The majority of the Court agreed with the judgments of Lord Mance and Lord Toulson. (Lord Sumption gave a separate, concurring, judgment). The majority decided as follows.
(1) Section 32(2) continues to apply after the end of an inquiry
The Court held that the absolute exemption in section 32(2) FOIA does last beyond the end of an inquiry until the relevant information is destroyed or for up to 30 (or in future 20) years under the Public Records Act 1958. There were two principal reasons. First, that construction was supported by the words of the section themselves read as a whole. The words “for the purposes of the inquiry or arbitration” qualified the immediately preceding words in 32(2)(a) and (32)(2)(b) and referred to the original purpose for which the relevant documents were placed in the custody of, or were created by, a person conducting an inquiry. Secondly, the Court considered that its interpretation sat comfortably within FOIA as a whole. Under section 62(1) FOIA, a record becomes a “historical record” at the end of 30 years, and, under section 63(1), information contained in a historical record cannot be exempt information because of section 32. Lords Mance and Toulson considered that, in that context, information falling within section 32 would continue to be exempt for 30 years instead of ceasing to be exempt at the end of an inquiry. That meant that, absent Mr Kennedy’s being able to demonstrate that Article 10 required a different result, he would not be entitled to the information he sought under FOIA itself.
(2) Article 10 ECHR did not lead to a different construction of section 32(2)
Mr Kennedy argued that if (as the Court held, above) he was not entitled to the information because of s.32(2), section 32(2) was incompatible with his rights under Article 10 ECHR, and that it should be ‘read down’ under the HRA (at the very least so as to mean that s.32(2) ceased to be an absolute exemption after the end of an inquiry).

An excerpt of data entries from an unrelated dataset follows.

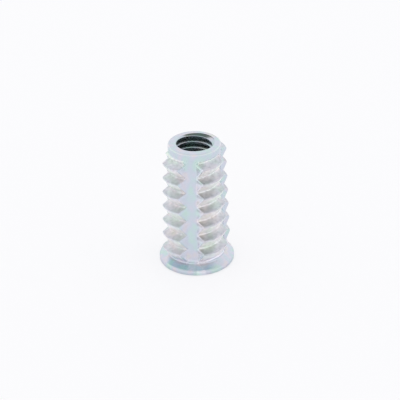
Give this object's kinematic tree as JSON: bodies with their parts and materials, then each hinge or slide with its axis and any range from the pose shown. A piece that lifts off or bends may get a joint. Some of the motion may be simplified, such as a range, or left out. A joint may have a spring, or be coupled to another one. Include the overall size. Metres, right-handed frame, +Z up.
{
  "type": "threaded insert",
  "caption": "Cast metal threaded insert for wood: coarse outer thread with smooth parting strips, tapped bore, flange with a hexagon socket.",
  "frame": {"origin": "centre of the flange's underside, on the axis", "axes": "+Z up the axis from the flange to the entering end; the first parting strip faces -Y; +X is to the right of it"},
  "size_m": [0.0144, 0.0144, 0.025],
  "materials": {
    "plated_zinc": "bright zinc plating with faint rainbow tints on die-cast zinc alloy"
  },
  "bodies": {
    "root": {"insert": "plated_zinc"}
  },
  "joints": []
}
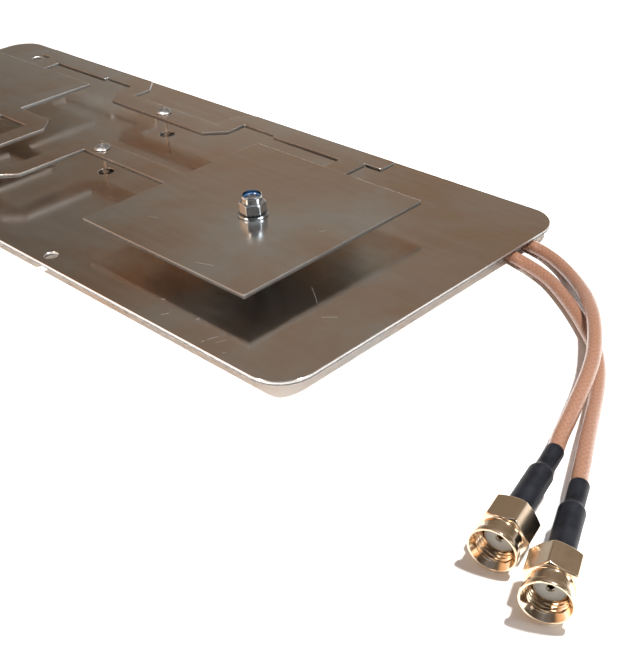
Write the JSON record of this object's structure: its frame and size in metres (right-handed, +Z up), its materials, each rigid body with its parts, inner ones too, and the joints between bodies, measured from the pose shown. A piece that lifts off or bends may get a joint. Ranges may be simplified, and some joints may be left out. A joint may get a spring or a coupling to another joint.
{
  "type": "open dual-port panel antenna",
  "caption": "Open flat panel antenna: a ground plate, a raised metal sheet of square patches and strip feeds, and thin coaxial leads ending in gold reverse-polarity SMA plugs.",
  "frame": {"origin": "under the middle of the ground plate, on the surface that the antenna lies on", "axes": "+X along the plate towards the end where the leads come out, +Y across the plate, +Z up, the way the patches face"},
  "size_m": [0.2894, 0.1034, 0.0156],
  "materials": {
    "plate_metal": "satin",
    "sheet_metal": "satin",
    "zinc_steel": "zinc plated steel, bright",
    "spacer_metal": "turned",
    "nylon_blue": "nylon",
    "solder": "solder, bright",
    "tinned_braid": "tinned copper braid soaked with solder",
    "tinned_wire": "tinned copper wire",
    "ptfe": "PTFE",
    "cable_jacket": "clear brown FEP jacket over braid",
    "glue": "hot-melt glue",
    "heat_shrink": "heat-shrink sleeve",
    "gold_plate": "gold plated brass",
    "bronze": "spring bronze"
  },
  "bodies": {
    "antenna": {"ground_plate": "plate_metal", "radiator_sheet": "sheet_metal", "glue_bead": "glue", "patch_screw_left": "zinc_steel", "spacer_left": "spacer_metal", "washer_left": "zinc_steel", "lock_nut_left": "zinc_steel", "nylon_ring_left": "nylon_blue", "patch_screw_right": "zinc_steel", "spacer_right": "spacer_metal", "washer_right": "zinc_steel", "lock_nut_right": "zinc_steel", "nylon_ring_right": "nylon_blue", "feed_wire_a": "tinned_wire", "feed_insulator_a": "ptfe", "feed_solder_a": "solder", "braid_end_a": "tinned_braid", "ground_solder_a": "solder", "cable_run_a": "cable_jacket", "cable_a": "cable_jacket", "heat_shrink_a": "heat_shrink", "crimp_ferrule_a": "gold_plate", "connector_body_a": "gold_plate", "retaining_ring_a": "bronze", "dielectric_a": "ptfe", "centre_contact_a": "gold_plate", "feed_wire_b": "tinned_wire", "feed_insulator_b": "ptfe", "feed_solder_b": "solder", "braid_end_b": "tinned_braid", "ground_solder_b": "solder", "cable_run_b": "cable_jacket", "cable_b": "cable_jacket", "heat_shrink_b": "heat_shrink", "crimp_ferrule_b": "gold_plate", "connector_body_b": "gold_plate", "retaining_ring_b": "bronze", "dielectric_b": "ptfe", "centre_contact_b": "gold_plate"},
    "nut_a": {"coupling_nut_a": "gold_plate"},
    "nut_b": {"coupling_nut_b": "gold_plate"}
  },
  "joints": [
    {"name": "coupling_nut_a_turn", "type": "hinge", "parent": "antenna", "child": "nut_a", "pos_m": [0.1757, -0.0568, 0.00462], "axis": [0.3987, -0.9171, 0], "continuous": true},
    {"name": "coupling_nut_b_turn", "type": "hinge", "parent": "antenna", "child": "nut_b", "pos_m": [0.1634, -0.053, 0.00417], "axis": [0.2436, -0.9699, 0], "continuous": true}
  ]
}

There were two bases on which the Court decided that Article 10 did not, however, assist him.
The first was that there was no basis for concluding that section 32(2) was inconsistent with Article 10 in circumstances where s.32(2) put him in no less favourable a position than he was otherwise in under general statute and common law to access the information. That was because FOIA is not the only means through which information can be accessed. What section 32(2) of FOIA does is to take information falling within the absolute exemption outside the scope of that particular disclosure regime; but this does not mean that the information subject to the exemption could not otherwise be required to be disclosed by law. Other statute, or the common law, might require disclosure, even though FOIA did not. According to the majority it could not be said that section 32(2) of FOIA was incompatible with the ECHR in those circumstances.
This is, plainly, a point of wider significance. It may be that the extent to which Article 10 may lack application because of the existence of equivalent rights of access under other statute or common law is likely to depend on the circumstances.

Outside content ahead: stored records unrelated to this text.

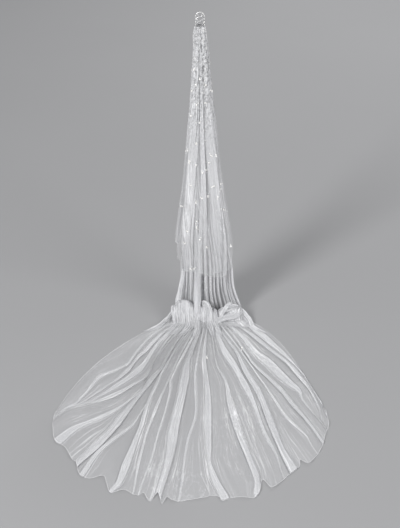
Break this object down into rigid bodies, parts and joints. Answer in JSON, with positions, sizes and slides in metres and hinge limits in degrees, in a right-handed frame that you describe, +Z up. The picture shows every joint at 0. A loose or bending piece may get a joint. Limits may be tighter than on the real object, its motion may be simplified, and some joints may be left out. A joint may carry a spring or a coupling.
{
  "type": "two-tier bridal veil on a comb, train spread on the floor",
  "caption": "Sheer net bridal veil that hangs in a narrow gathered column from a comb with a beaded wire arch, pools at the floor and fans out into a pleated train.",
  "frame": {"origin": "middle of the comb's spine, where the wearer's hair holds the veil", "axes": "+Z up; the train spreads along -Y, towards a viewer in front; +X is that viewer's right"},
  "size_m": [1.3851, 1.7482, 1.7917],
  "materials": {
    "silk_net": "sheer matt net",
    "silver_wire": "polished silver-coloured wire",
    "pearl": "imitation pearl and clear crystal"
  },
  "bodies": {
    "root": {"comb": "silver_wire", "arch": "silver_wire", "vine_front": "pearl", "vine_back": "pearl", "long_tier_fall": "silk_net", "upper_tier": "silk_net", "front_strand": "silk_net", "pool_roll_left": "silk_net", "pool_roll_middle": "silk_net", "pool_roll_right": "silk_net", "train": "silk_net"}
  },
  "joints": []
}
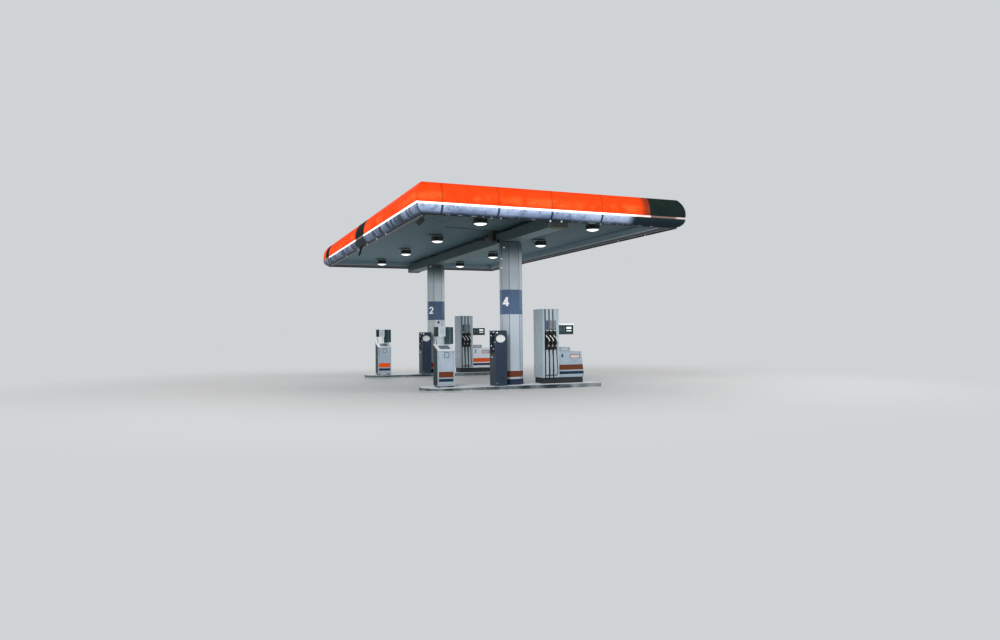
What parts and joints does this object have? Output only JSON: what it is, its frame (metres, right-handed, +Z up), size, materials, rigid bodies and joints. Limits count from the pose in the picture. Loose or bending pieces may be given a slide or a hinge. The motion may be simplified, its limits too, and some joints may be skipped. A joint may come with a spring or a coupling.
{
  "type": "filling station canopy",
  "caption": "Flat-roofed filling station canopy with a lit rounded fascia, two clad columns on pump islands, dispensers with hanging hoses, payment terminals and bins",
  "frame": {"origin": "on the ground under the middle of the roof", "axes": "+X along the pump islands, away from the bins and towards the dispensers; +Y along the row of columns, away from the picture's camera; +Z up"},
  "size_m": [7.7, 14.2, 5.29],
  "materials": {
    "kerb_concrete": "matt, worn",
    "frame_steel": "matt, dusty",
    "core_steel": "satin",
    "cladding_white": "satin",
    "band_blue": "satin",
    "skirt_blue": "satin, scuffed",
    "deck_steel": "matt, weathered",
    "ceiling_sheet": "satin, dusty",
    "trim_sheet": "satin",
    "tray_sheet": "galvanised",
    "fascia_orange": "translucent, lit",
    "strip_white": "translucent, lit",
    "band_grey": "gloss, dented",
    "rail_dark": "satin",
    "housing_dark": "satin",
    "lens_white": "opal, lit",
    "mount_grey": "satin, dusty",
    "camera_grey": "satin",
    "readout_white": "lit readout",
    "board_brown": "weathered plywood",
    "plinth_black": "satin",
    "pump_white": "satin",
    "panel_black": "moulded",
    "display_teal": "satin",
    "nozzle_black": "moulded",
    "outlet_steel": "plain",
    "hose_rubber": "smooth",
    "terminal_blue": "satin",
    "bin_grey": "satin",
    "towel_white": "satin",
    "wash_dark": "translucent"
  },
  "bodies": {
    "root": {"islands": "kerb_concrete", "column_cores": "core_steel", "column_cladding": "cladding_white", "column_bands": "band_blue", "column_skirts": "skirt_blue", "main_beam": "frame_steel", "roof_arms": "frame_steel", "edge_frame": "frame_steel", "roof_deck": "deck_steel", "ceiling": "ceiling_sheet", "ceiling_trim": "trim_sheet", "fascia_tray": "tray_sheet", "fascia_front": "fascia_orange", "fascia_rear": "fascia_orange", "fascia_left": "fascia_orange", "fascia_right": "fascia_orange", "light_strip": "strip_white", "lower_band_front": "band_grey", "lower_band_rear": "band_grey", "lower_band_left": "band_grey", "lower_band_right": "band_grey", "lip_rail": "rail_dark", "lamp_housings": "housing_dark", "lamp_lenses": "lens_white", "lamp_bars": "housing_dark", "camera_mounts": "mount_grey", "cameras": "camera_grey", "hanging_boards": "board_brown", "pump_plinths": "plinth_black", "hose_towers": "pump_white", "nozzle_panels": "panel_black", "pump_cabinets": "pump_white", "display_heads": "display_teal", "display_lids": "pump_white", "display_windows": "readout_white", "nozzles": "nozzle_black", "hose_outlets": "outlet_steel", "hoses_near": "hose_rubber", "hoses_far": "hose_rubber", "terminals": "terminal_blue", "terminal_panels": "panel_black", "bins": "bin_grey", "bin_feet": "plinth_black", "towel_boxes": "towel_white", "wash_panels": "wash_dark"}
  },
  "joints": []
}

Both Lord Mance and Lord Toulson discussed rights of access to information in the specific context of Mr Kennedy’s request. In Lord Mance’s opinion, the Charity Commission had the power to disclose information to the public concerning inquiries on which it has published reports, both in pursuit of its statutory objective under the Charities Act 1993 (since replaced with the Charities Act 2011) of increasing public trust in, and the accountability of, charities, and under general common law duties of openness and transparency on public authorities. Lord Toulson placed greater emphasis on the fundamental principle of open justice forming part of the common law:
‘It has long been recognised that judicial processes should be open to public scrutiny unless and to the extent that there are valid countervailing reasons. This is the open justice principle. The reasons for it have been stated on many occasions. Letting in the light is the best way of keeping those responsible for exercising the judicial power of the state up to the mark and for maintaining public confidence’ (paragraph 110)
The exercise of the power of disclosure pursuant to the open justice principle would be subject to judicial review. Lord Mance considered that the courts should apply a high standard of review to any decision not to disclose information in answer to questions of real public interest raised by a journalist in relation to inquiries on which the Charity Commission has published reports (see e.g. paragraph 56).

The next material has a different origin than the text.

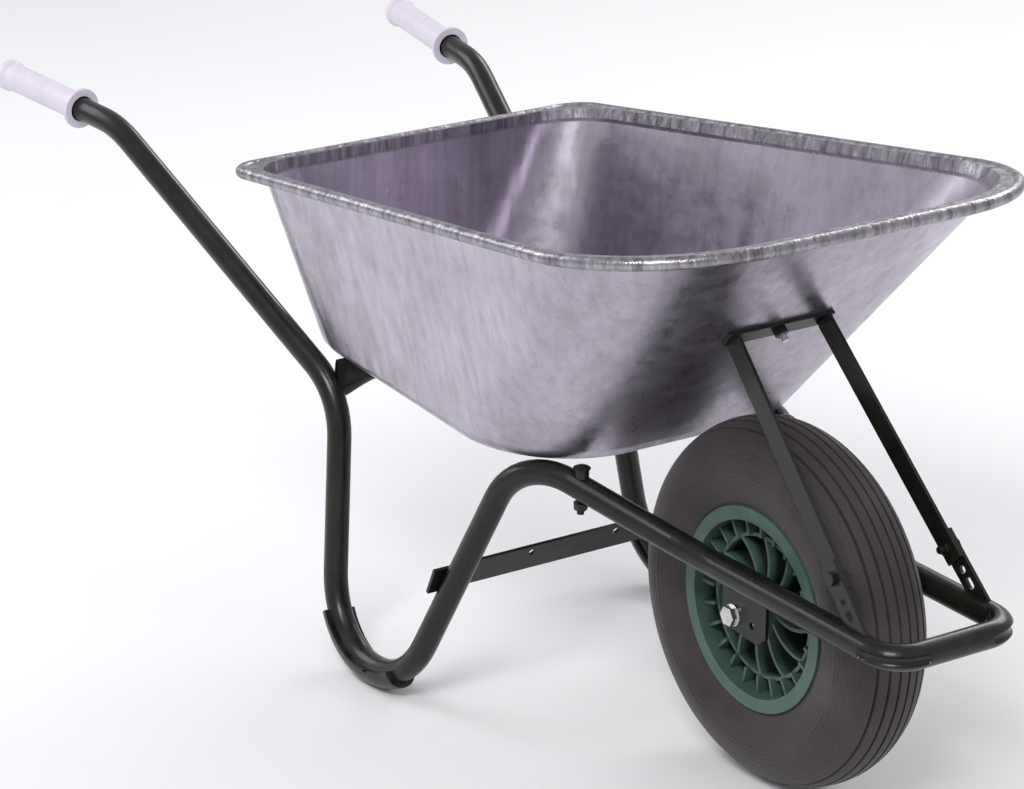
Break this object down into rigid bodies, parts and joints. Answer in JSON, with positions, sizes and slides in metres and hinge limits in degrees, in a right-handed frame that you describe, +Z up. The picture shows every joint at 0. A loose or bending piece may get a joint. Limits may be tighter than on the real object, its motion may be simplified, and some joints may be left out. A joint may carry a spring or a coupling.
{
  "type": "wheelbarrow",
  "caption": "Builder's wheelbarrow: bent tube frame with legs and bumper, pressed steel tray with a rolled rim, moulded grips and a pneumatic wheel that spins on its axle.",
  "frame": {"origin": "on the ground under the middle of the whole barrow's outline", "axes": "+X forwards to the wheel, +Y to the left-hand handle, +Z up"},
  "size_m": [1.4506, 0.6032, 0.6461],
  "materials": {
    "galvanised": "pressed galvanised sheet with a soft spangle",
    "frame_paint": "dark green-black gloss paint",
    "grip": "pale moulded plastic",
    "zinc": "bright zinc plating",
    "tyre": "brown-black rubber with fine ribs",
    "tube_rubber": "soft black rubber",
    "rim": "green moulded plastic",
    "bush": "pale nylon",
    "black_plastic": "black plastic",
    "brass": "plain brass"
  },
  "bodies": {
    "frame": {"tray": "galvanised", "left_frame_tube": "frame_paint", "right_frame_tube": "frame_paint", "left_grip": "grip", "right_grip": "grip", "rear_cross_member": "frame_paint", "leg_brace": "frame_paint", "left_foot_shoe": "frame_paint", "right_foot_shoe": "frame_paint", "left_axle_bracket": "frame_paint", "right_axle_bracket": "frame_paint", "tray_crossbar": "frame_paint", "left_stay": "frame_paint", "right_stay": "frame_paint", "left_stay_tab": "frame_paint", "right_stay_tab": "frame_paint", "rear_floor_bolts": "zinc", "front_floor_bolts": "frame_paint", "front_floor_spacers": "frame_paint", "floor_washers": "frame_paint", "floor_nuts": "frame_paint", "tray_front_bolt": "zinc", "tray_front_nut": "frame_paint", "stay_bolts": "frame_paint", "stay_nuts": "frame_paint", "axle_bolt": "zinc", "axle_nut": "zinc", "axle_washers": "zinc", "axle_spacers": "zinc"},
    "wheel": {"tyre": "tyre", "inner_tube": "tube_rubber", "wheel_rim": "rim", "valve_stem": "brass", "valve_cap": "black_plastic", "hub_bushes": "bush"}
  },
  "joints": [
    {"name": "wheel_spin", "type": "hinge", "parent": "frame", "child": "wheel", "pos_m": [0.44034, 0, 0.2], "axis": [0, 1, 0], "continuous": true}
  ]
}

The second reason why Mr Kennedy was not assisted by Article 10 according to the majority was that article 10 was not engaged because it does not impose a freestanding positive general duty of disclosure on public authorities. There is a particularly detailed discussion of the recent developments in the case law of the European Court of Human Rights in the judgment of Lord Mance at paragraphs 57-100, which starts with the statement that the jurisprudence ‘is neither clear nor easy to reconcile’. Technically, the discussion is obiter, because, on the majority’s approach, it was unnecessary to decide the point for the resolution of the appeal. But it will remain, on the present state of the Strasbourg case law, difficult or impossible for requesters to rely on Article 10 as a means of arguing for a more favourable construction of FOIA.
Mr Kennedy’s appeal was, accordingly dismissed. His request under FOIA was properly refused in reliance on s.32(2) and Article 10 did not assist him.
Lord Wilson and Lord Carnwath, dissenting, would have allowed the appeal on the basis that Article 10 was engaged by Mr Kennedy’s FOIA request and should have led to s.32(2) being read down such that the absolute exemption expired at the end of the relevant inquiry.
My own view is that the greatest significance of Kennedy is its highlighting of the fact that FOIA is only one means of obtaining information from public authorities. If a different statutory or common law basis may be found for invoking a right in particular circumstances, a judicial review application may also be available. Whether that is a wise route for requesters to pursue, including given the costs implications of that form of litigation which do not apply in the same way in the tribunal, is a different question, but it is one to which fresh consideration might now be given in appropriate cases.